Toronto nearly prevailed without DeRozan on Tuesday, falling 108-106 to the San Antonio Spurs when Norman Powell missed a long 3-pointer at the buzzer. Powell scored 16 points in place of DeRozan, while Kyle Lowry led the Raptors with 30 points.
"We played harder (in the second half)," Lowry said after Toronto held San Antonio to 47 points and 34.9 percent shooting in the second half. "We went out there and competed and played a lot harder than we did in the first half. We made some more shots, and we made some more plays defensively."
Lowry recorded his fifth 30-point game but also played more than 40 minutes for the 11th time this season. Lowry has not played 40-plus minutes in consecutive nights this season. On the second night of back-to-backs, he is averaging 22 points in 37.8 minutes while shooting 45.5 percent.
None of those second nights featured the Raptors on a four-game losing streak, which is their first since March 4-10, 2015. Toronto's last five-game skid was Feb. 21-28, 2015, and it was part of a 1-9 stretch.
Toronto's streak is part of extended slump that started with a 121-111 loss in Golden State on Dec. 28. Since then, the Raptors are 6-9 and allowing 109.1 points per game, 46.8 percent shooting and 40.4 percent from 3-point range to go along with a 109.2 defensive rating.
Memphis is among the best teams in scoring defense but is 4-6 in its last 10 games with a defense that allowed more than 100 points eight times. The Grizzlies are 9-16 when giving up 100-plus points.
The latest instance was a 119-95 home loss to the Houston Rockets on Saturday. It was the Grizzlies' second-highest point total allowed and their second-widest margin of defeat this season.
The Grizzlies, who saw the Rockets shoot 51.3 percent, are 1-9 when allowing opponents to make at least half of their shots. Memphis also allowed 16 3-pointers, equaling its third-highest total this season.
"Not enough communication defensively," Grizzlies point guard Mike Conley said. "We got our coverages mixed up a few times and it got in our heads."
Memphis faced the same situation as Toronto on Saturday with the second night of a back-to-back. The only difference was the Grizzlies were at home, and they allowed 30 points to Houston's Sam Dekker.
"We had no answer for the pick-and-roll," Memphis coach David Fizdale said. "We didn't have any gas in the tank tonight. You're going to lose games big sometimes, but we have to keep being mentally tough and having better body language and better connection."

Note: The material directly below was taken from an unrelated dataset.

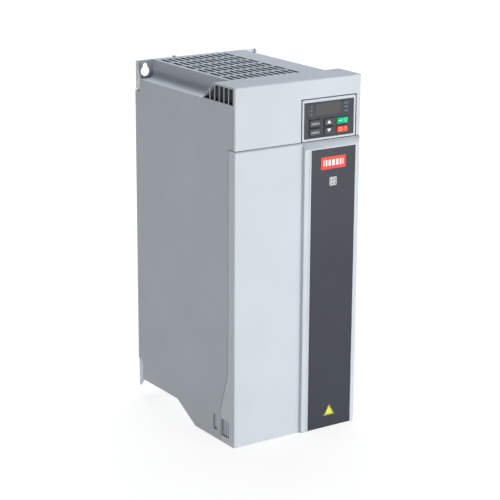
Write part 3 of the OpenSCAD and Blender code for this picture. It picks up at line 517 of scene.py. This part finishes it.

Marc Gasol scored 32 points, but the Grizzlies shot 37.1 percent and misfired on 25 of 34 3-point attempts.
Now the Grizzlies will play after having three days off, which might not be as good as it seems. Memphis is 0-7 this season when there are at least two days in between games, mostly because its defense is allowing 107.8 points in those contests.
The Grizzlies have dropped six of their last seven meetings to the Raptors. Their 120-105 setback in Toronto on Nov. 30 was similar to Saturday's loss to Houston as Memphis set a season high in points allowed and equaled its highest opponents' shooting rate at 55.1 percent.
Lowry scored 29 and DeRozan added 24 and the Raptors posted their most points in any game against the Grizzlies and finished with their highest shooting percentage in the series.